Mais il n'y a pas eu de conclusion. Le "haut commandement" a refusé d'accepter le résultat. Le "rêve des artilleurs" n'était qu'un fantasme.
Les enfants continueraient à mourir. Tandis que d'autres grandiraient sans la présence de leurs pères pour les guider. C'était Eric Fletcher Waters, en boucle sans fin.
J'ai regardé avec colère, en mars 2003, la Delta Force sortir une fois de plus d'Ar' Ar', en Arabie Saoudite, pour se rendre en Irak afin de traquer une force fantôme de missiles SCUD dont le "haut commandement" savait qu'elle n'existait pas, mais pour laquelle ils étaient prêts à mettre en danger la vie d'une nouvelle génération de combattants américains, juste pour assouvir l'ambition politique d'autres pas assez courageux pour rejoindre le combat.
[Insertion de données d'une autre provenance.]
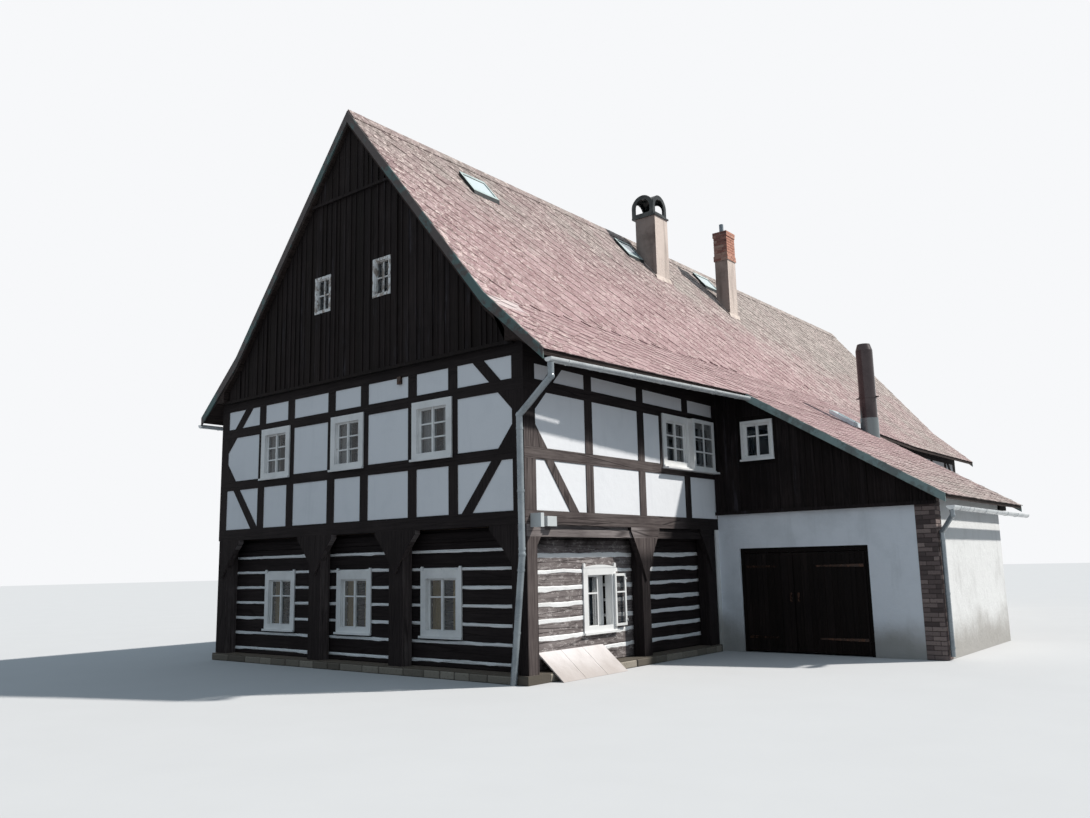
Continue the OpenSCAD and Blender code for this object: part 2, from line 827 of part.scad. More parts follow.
// Outer window that stands off the wall in front of the last upper one, on a common sill board
module storm_unit(glass) {
    w = storm_window[1] - storm_window[0];
    z = [row_z[0] - 50, row_z[1] + 50];
    v = [-135, -95];
    edge = 70;
    bar = 26;
    translate([(storm_window[0] + storm_window[1]) / 2, 0, z[0]])
        if (glass) {
            span([edge - w / 2, w / 2 - edge], [v[0] + 24, v[0] + 30], [edge, z[1] - z[0] - edge]);
        } else {
            ring(w, z[1] - z[0], edge, v);
            span([-bar / 2, bar / 2], [v[0], v[0] + 24], [edge, z[1] - z[0] - edge]);
            for (f = [1, 2]) {
                bar_z = edge - bar / 2 + f * (z[1] - z[0] - 2 * edge) / 3;
                span([edge - w / 2, w / 2 - edge], [v[0], v[0] + 24], [bar_z, bar_z + bar]);
            }
            span([-w / 2, 20 - w / 2], [v[1], 0], [0, z[1] - z[0]]);
        }
    if (!glass)
        span([side_windows_right[0][0] - 110, lean_y - 50], [v[0], 0], [z[0] - 30, z[0]]);
}

module gable_windows(glass) {
    for (b = gable_window_bays)
        place(gable_window(b), row_z, 0, glass);
    for (u = attic_windows)
        translate([u, -40, attic_window_z]) attic_unit(attic_window[0], attic_window[1], glass);
}

module front_windows(glass) {
    gable_windows(glass);
    place_all(front_ground_windows, ground_window, ground_window_z, log_set, glass, true);
    translate([0, lean_y - 40, 0]) place(lean_window, lean_window_z, 0, glass, 25);
}

module right_windows(glass) {
    on_right() {
        for (w = side_windows_right)
            place(w, row_z, 0, glass);
        storm_unit(glass);
        place_all(right_ground_windows, ground_window, ground_window_z, log_set, glass, true, true);
        place_all(barn_windows_right, barn_window, barn_window_z, 0, glass);
    }
}

module left_windows(glass) {
    on_left() {
        for (w = side_windows_left)
            place(w, row_z, 0, glass);
        place_all(left_ground_windows, ground_window, ground_window_z, log_set, glass, true);
        place_all(barn_windows_left, barn_window, barn_window_z, 0, glass);
    }
}

module back_windows(glass) {
    on_back() {
        gable_windows(glass);
        place_all(barn_windows_back, barn_window, barn_window_z, 0, glass);
    }
}

module windows_front() { color("#f2f2f0") front_windows(false); }
module windows_right() { color("#f2f2f0") right_windows(false); }
module windows_left() { color("#f2f2f0") left_windows(false); }
module windows_back() { color("#f2f2f0") back_windows(false); }

module window_glass() {
    color("#8aa0a8") {
        front_windows(true);
        right_windows(true);
        left_windows(true);
        back_windows(true);
        skylight_set(true);
    }
}

// Chimneys, flue and roof windows

module stack(c, top, wall) {
    difference() {
        span([c[0], c[1]], [c[2], c[3]], [0, top]);
        span([c[0] + wall, c[1] - wall], [c[2] + wall, c[3] - wall], [top - 900, top + 10]);
    }
}

// Mortar fillets where a stack leaves the slope, below it and along both sides
module fillets(c) {
    w = 60;
    z = [for (x = [c[0], c[1], c[1] + w]) above(steep_z(x))];
    sheet([c[2] - w, c[3] + w]) polygon([[c[1], z[1]], [c[1] + w, z[2]], [c[1], z[1] + 100]]);
    for (y = [[c[2] - w, c[2]], [c[3], c[3] + w]])
        sheet(y) polygon([[c[0], z[0]], [c[1], z[1]], [c[1], z[1] + w], [c[0], z[0] + w]]);
}

module chimney_rendered() {
    color("#9c8d7e") {
        stack(chimney_a, shaft_top, 120);
        fillets(chimney_a);
    }
}

// Band of wider courses round the brick stack
module corbel(z) {
    out = 20;
    c = chimney_b;
    difference() {
        span([c[0] - out, c[1] + out], [c[2] - out, c[3] + out], z);
        span([c[0], c[1]], [c[2], c[3]], [z[0] - 1, z[1] + 1]);
    }
}

module chimney_brick() {
    color("#8c5a4a") {
        stack(chimney_b, brick_top, 100);
        corbel([9960, 10112]);
        corbel([10648, brick_top]);
        fillets(chimney_b);
        translate([1150, 12270, brick_top - 900]) difference() {
            cylinder(r = 60, h = 1190, $fn = 32);
            translate([0, 0, 900]) cylinder(r = 46, h = 300, $fn = 32);
        }
    }
}

// Two crossing barrels of one radius on upright sides, down to foot under their springing
module crossing(r, reach, foot) {
    for (a = [0, 90]) rotate([0, 0, a]) sheet([-reach, reach])
        polygon(concat([[r, -foot]], arc([0, 0], r, 0, 180, 24), [[-r, -foot]]));
}

// Cross vaulted hood of sheet on the rendered stack, with an arched opening on all four sides
module chimney_hood() {
    slab = 40;
    shell = 35;
    foot = 240;
    mouth_r = 215;
    curb = 80;
    color("#23282a") {
        span([chimney_a[0] - 90, chimney_a[1] + 30], [chimney_a[2] - 30, chimney_a[3] + 30],
            [shaft_top, shaft_top + slab]);
        translate([hood_centre[0], hood_centre[1], shaft_top + slab + foot]) difference() {
            crossing(hood_r, hood_r, foot);
            crossing(hood_r - shell, hood_r - shell, foot - 10);
            crossing(mouth_r, hood_r + 10, foot - curb);
        }
    }
}

// Flue pipe with a narrowed mouth, a sleeve on the slates and a collar with two stay lugs
module flue_pipe() {
    foot_z = 4150;
    top_z = 2470;
    sleeve = 12;
    color("#3b3432") translate([flue[0], flue[1], foot_z]) {
        rotate_extrude($fn = 48)
            polygon([[0, 0], [flue_r, 0], [flue_r, top_z - 150], [flue_r - 45, top_z],
                [flue_r - 65, top_z], [flue_r - 25, top_z - 160], [flue_r - 25, 1800], [0, 1800]]);
        difference() {
            cylinder(r = flue_r + sleeve, h = 720, $fn = 48);
            translate([-flue[0], -flue[1], -foot_z]) sheet([flue[1] - 250, flue[1] + 250])
                polygon([[flue[0] - 250, 4000], [flue[0] + 250, 4000],
                    [flue[0] + 250, above(lean_z(flue[0] + 250))],
                    [flue[0] - 250, above(lean_z(flue[0] - 250))]]);
            cylinder(r = flue_r - 1, h = 730, $fn = 48);
        }
        translate([0, 0, 1180]) {
            cylinder(r = flue_r + sleeve, h = 50, $fn = 48);
            span([-flue_r - 70, flue_r + 70], [-15, 15], [10, 40]);
        }
    }
}

// Raised curb with a rim round a sunk pane; s gives its range along X and along Y
module skylight(s, glass) {
    rim = 50;
    sink = 25;
    pane = 6;
    z = [for (x = [s[0], s[1]]) x > break_x ? joined_z(x) : steep_z(x)];
    rise = (z[1] - z[0]) / (s[1] - s[0]);
    if (glass)
        sheet([s[2] + rim, s[3] - rim]) skylight_cut(s, z, rise, rim, curb_h - sink, curb_h - sink + pane);
    else
        difference() {
            sheet([s[2], s[3]]) skylight_cut(s, z, rise, 0, -100, curb_h);
            sheet([s[2] + rim, s[3] - rim]) skylight_cut(s, z, rise, rim, curb_h - sink, curb_h + 10);
        }
}

// Strip between two heights over the roof line, drawn in from both ends
module skylight_cut(s, z, rise, inset, low, high) {
    polygon([for (p = [[s[0] + inset, z[0] + rise * inset, low], [s[1] - inset, z[1] - rise * inset, low],
        [s[1] - inset, z[1] - rise * inset, high], [s[0] + inset, z[0] + rise * inset, high]])
        [p[0], p[1] + p[2]]]);
}

module skylight_set(glass) {
    for (s = concat(skylights, [low_skylight]))
        skylight(s, glass);
}

module skylight_frames() { color("#4a5054") skylight_set(false); }

// Gutters, downpipe and meter boxes

gutter_r = 70;

// Half round gutter between two points, with a stop at each end
module gutter(a, b) {
    v = b - a;
    l = norm(v);
    wall = 6;
    translate(a) rotate([-90 + asin(v[2] / l), 0, -atan2(v[0], v[1])]) difference() {
        cylinder(r = gutter_r, h = l, $fn = 32);
        translate([0, 0, wall]) cylinder(r = gutter_r - wall, h = l - 2 * wall, $fn = 32);
        translate([-gutter_r - 1, -gutter_r - 1, -1]) cube([2 * gutter_r + 2, gutter_r + 1, l + 2]);
    }
}

module gutters() {
    out = gutter_r + 3;
    color("#b7bcbd") {
        gutter([eave_x + out, -verge, 4675], [lean_start + out - 6, lean_span[0] - 60, 4775]);
        gutter([-eave_x - out, -verge, 4690], [-eave_x - out, house_l + verge, 4690]);
        gutter([lean_eave_x + out, lean_span[0] - 50, 2520], [lean_eave_x + out, lean_span[1], 2520]);
    }
}

// Pipe through a list of points, with round elbows
module pipe_run(points, d) {
    for (k = [0:len(points) - 2]) {
        v = points[k + 1] - points[k];
        l = norm(v);
        translate(points[k]) rotate([0, acos(v[2] / l), atan2(v[1], v[0])])
            cylinder(d = d, h = l, $fn = 24);
    }
    for (k = [1:len(points) - 2])
        translate(points[k]) sphere(d = 1.14 * d, $fn = 24);
}

module downpipe() {
    color("#9fb0b8") {
        pipe_run([[4603, -88, 4603], [4603, -88, 4400], [3990, -88, 3900], [4000, -88, 1850],
            [3800, -88, 0]], 100);
        pipe_run([[8402, 5700, 2448], [8402, 5700, 2360], [8140, 5960, 2100], [8140, 5960, 60]], 80);
    }
}

module meter_boxes() {
    color("#c9cdd0") {
        span([half, half + 200], [115, 190], [2245, 2450]);
        span([half, half + 80], [420, 645], [2265, 2415]);
    }
}

plinth_front();
plinth_sides();
plinth_skirt();
log_wall_front();
log_wall_right();
log_wall_left();
log_mortar();
props_front();
props_right();
props_left();
masonry_right();
masonry_left();
masonry_back();
ground_floor();
upper_floor();
attic_floor();
frame_front();
frame_right();
frame_left();
frame_back();
infill_front();
infill_right();
infill_left();
infill_back();
attic_boards_front();
attic_boards_back();
roof_right();
roof_left();
ridge_cap();
verge_boards();
lean_roof();
lean_boards();
lean_pier_left();
lean_pier_right();
lean_lintel();
brick_pier();
lean_side_wall();
lean_back_wall();
garage_frame();
garage_leaf_left();
garage_leaf_right();
entry_door();
windows_front();
windows_right();
windows_left();
windows_back();
window_glass();
chimney_rendered();
chimney_hood();
chimney_brick();
flue_pipe();
skylight_frames();
gutters();
downpipe();
meter_boxes();
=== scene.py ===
import math
from functools import reduce

import bpy
import numpy as np
from mathutils import Matrix, Vector


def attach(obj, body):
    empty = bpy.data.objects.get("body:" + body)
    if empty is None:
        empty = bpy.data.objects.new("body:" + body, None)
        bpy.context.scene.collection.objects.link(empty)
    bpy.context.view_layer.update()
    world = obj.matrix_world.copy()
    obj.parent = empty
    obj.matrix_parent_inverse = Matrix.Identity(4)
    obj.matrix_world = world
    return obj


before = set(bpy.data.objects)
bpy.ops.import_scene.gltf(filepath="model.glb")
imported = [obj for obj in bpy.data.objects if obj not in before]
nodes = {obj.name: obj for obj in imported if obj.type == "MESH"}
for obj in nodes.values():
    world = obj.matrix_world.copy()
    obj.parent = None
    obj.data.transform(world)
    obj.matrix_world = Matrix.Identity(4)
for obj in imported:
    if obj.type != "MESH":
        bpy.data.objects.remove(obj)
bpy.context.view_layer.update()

rng = np.random.default_rng(4)

# Sizes of the CAD model, in metres. The walls of the upper storey stand at X HALF and -HALF and at Y 0 and
# LENGTH, and the logs are set back from them. RAILS are the heights of its level timbers, the plates those
# of the beams on top of each storey.
HALF, LENGTH, LOG_SET = 4.0, 22.95, 0.26
RAILS = (2.29, 2.50), (3.27, 3.45), (4.32, 4.50), (4.74, 5.1)
PROP_PLATE, PLATE = 2.11, 5.06
# The roof's lines in X and Z, and how far it reaches past the gables
RIDGE, BREAK, EAVE, VERGE = (0.0, 10.06), (3.35, 5.90), (4.53, 4.81), 0.15
# The lean-to: its slope's top and foot in X and Z, its roof's ends and its two gables in Y, and its roof
# line as the height at X 0 and the fall for each metre
LEAN, LEAN_Y = ((4.84, 4.8515), (8.33, 2.714)), (5.67, 11.15)
LEAN_FRONT, LEAN_BACK = 5.86, 10.2
LEAN_LINE = 7.816, 0.6125
# The foot of the chimney pot and of the flue pipe's dark part
POT, FLUE = 10.84, 4.872


# Materials

def rgb(r, g, b):
    """A colour picked on the 0 to 255 scale, as a linear RGBA value."""
    line = [c / 255 / 12.92 if c <= 10 else ((c / 255 + 0.055) / 1.055) ** 2.4 for c in (r, g, b)]
    return (*line, 1.0)


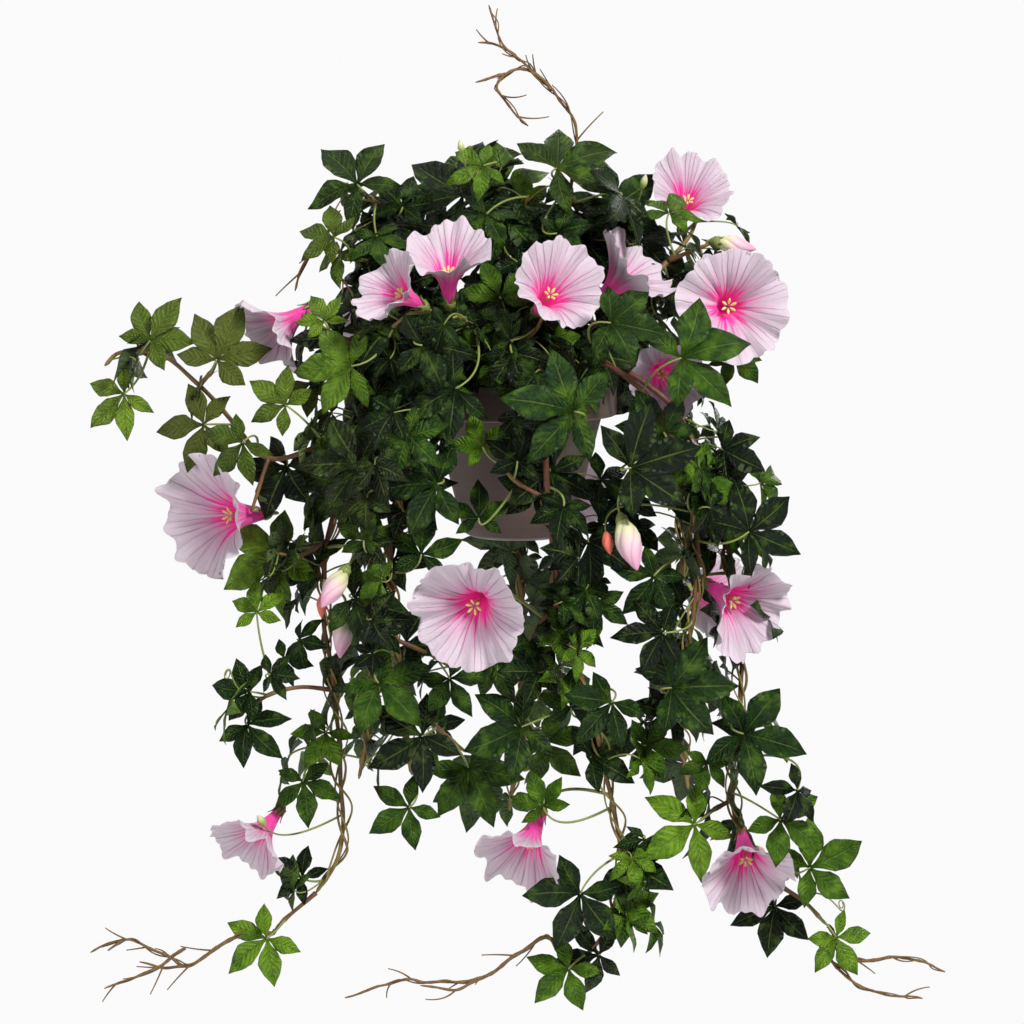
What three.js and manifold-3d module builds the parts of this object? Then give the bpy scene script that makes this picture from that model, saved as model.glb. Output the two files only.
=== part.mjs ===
// Trailing petunia bush in a tapered plastic pot, made to hang. Millimetres, +Z up.
// The origin is the centre of the pot's flat base, which sits in the hanger.
import * as THREE from 'three';
import { mergeVertices } from 'three/addons/utils/BufferGeometryUtils.js';
import Module from 'manifold-3d';

const wasm = await Module();
wasm.setup();

// ---- driving dimensions ----
const POT_HEIGHT = 119;
const POT_RIM_RADIUS = 75;
const POT_BAND_HEIGHT = 27;
const POT_NECK_RADIUS = 64;
const POT_CORNER_HEIGHT = 9;
const POT_CORNER_RADIUS = 42.5;
const POT_BASE_RADIUS = 36;
const POT_WALL = 2.2;
const POT_SIDES = 24;
const FILLER_SIDES = 16;

const SOIL_TOP = 108;
const SOIL_GAP = 0.35;
const SOIL_SIDE_GAP = 1.3;
const SOIL_EDGE_DROP = 4;
const SOIL_EDGE_WIDTH = 14;
const HOLE_FLOOR = 84;
const HOLE_SIDES = 6;
const ROOT_TOP = 111;

const CANE_RADIUS = 2.5;
const CANE_TIP_RADIUS = 1.6;
const SHOOT_RADIUS = 1.9;
const SHOOT_TIP_RADIUS = 1.4;
const CANE_SIDES = 4;
const TWIG_SIDES = 3;
const CANE_STEP = 38;
const BUDS_PER_SPAN = 5;
const ROOT_DEPTH = 3.2;
const SEAT_GAP = 0.3;
const TWIG_LEAD = 5;

const LEAF_THICKNESS = 1.2;
const LEAFLET_LENGTHS = [0.68, 0.9, 1, 0.9, 0.68];
const LEAFLET_HALF_WIDTH = 0.235;
const LEAFLET_SHOULDER = 0.52;
const LEAF_NOTCH = 0.13;
const LEAF_STALK_RADIUS = 0.95;
const LEAF_TRIES = 26;
const LEAF_TRY_STEP = 4;
const LEAF_TRY_SHRINK = 0.012;
const LEAF_CLEARANCE = 0.4;

// what differs from leaf to leaf, each as its least value and its range
const LEAF_LIFT = [4, 20];
const LEAFLET_SPREAD = [52, 13];
const LEAF_DROOP = [0.08, 0.16];
const LEAF_FOLD = [0.2, 0.25];
const FILL_OUT = [14, 16];
const FILL_ALONG = [20, 16];
const FILL_RISE = [-6, 12];
const FILL_REACH = [33, 17];
const FILL_TURN = [30, 55];
// above this height leaves look up more, by so many degrees for each millimetre
const CROWN_HEIGHT = 120;
const CROWN_LIFT = 0.18;

const BLOOM_LENGTH = 1.22;
const BLOOM_WALL = 0.9;
const THROAT = { height: 0.42, radius: 0.21 };
const FLARE = { height: 0.76, radius: 0.44 };
const RIM_POINTS = 20;
const RIM_WAVE = 0.05;
const RIM_RIPPLE = 0.04;
const RIM_LOBE = 0.035;
const STAMEN_REACH = 0.62;
const STAMEN_SPREAD = 0.1;
const STAMEN_FOOT = 2;
const CALYX_RADIUS = 4.9;
const CALYX_TOOTH = 8;
const CALYX_FLARE = 2;
const FLOWER_STALK_RADIUS = 1.2;

const TWIG_RADIUS = 1.7;
const TWIG_TIP_RADIUS = 0.8;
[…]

La tristesse ressentie a été captée par un autre morceau de The Final Cut, la chanson obsédante "Southampton Dock".
Ils ont débarqué en 45
Et personne n'a parlé et personne n'a souri
Il y avait trop de vides dans la foule
Rassemblée devant le mémorial
Tous ont accepté, la main sur le cœur
De rengainer les couteaux du sacrifice
Mais maintenant
Elle est là, sur le quai de Southampton
Avec son mouchoir
Et sa robe d'été
Se colle à son corps mouillé par la pluie
Dans un désespoir tranquille, les jointures
Blanches sur les rênes glissantes
Elle prend courageusement congé des garçons.
Je regarde les légions d'Américains acclamant l'engagement des États-Unis dans le conflit ukrainien, avec des dizaines de milliers de combattants américains retournant sur un continent que nous aurions dû laisser en paix à la fin de la guerre froide, et je réalise que nous n'avons rien appris.
Pas une seule putain de chose.
The Final Cut a influencé ma vie comme aucun autre album.
Merci, Roger Waters.
De la douleur jaillissent des idées qui, sinon, m'auraient échappé.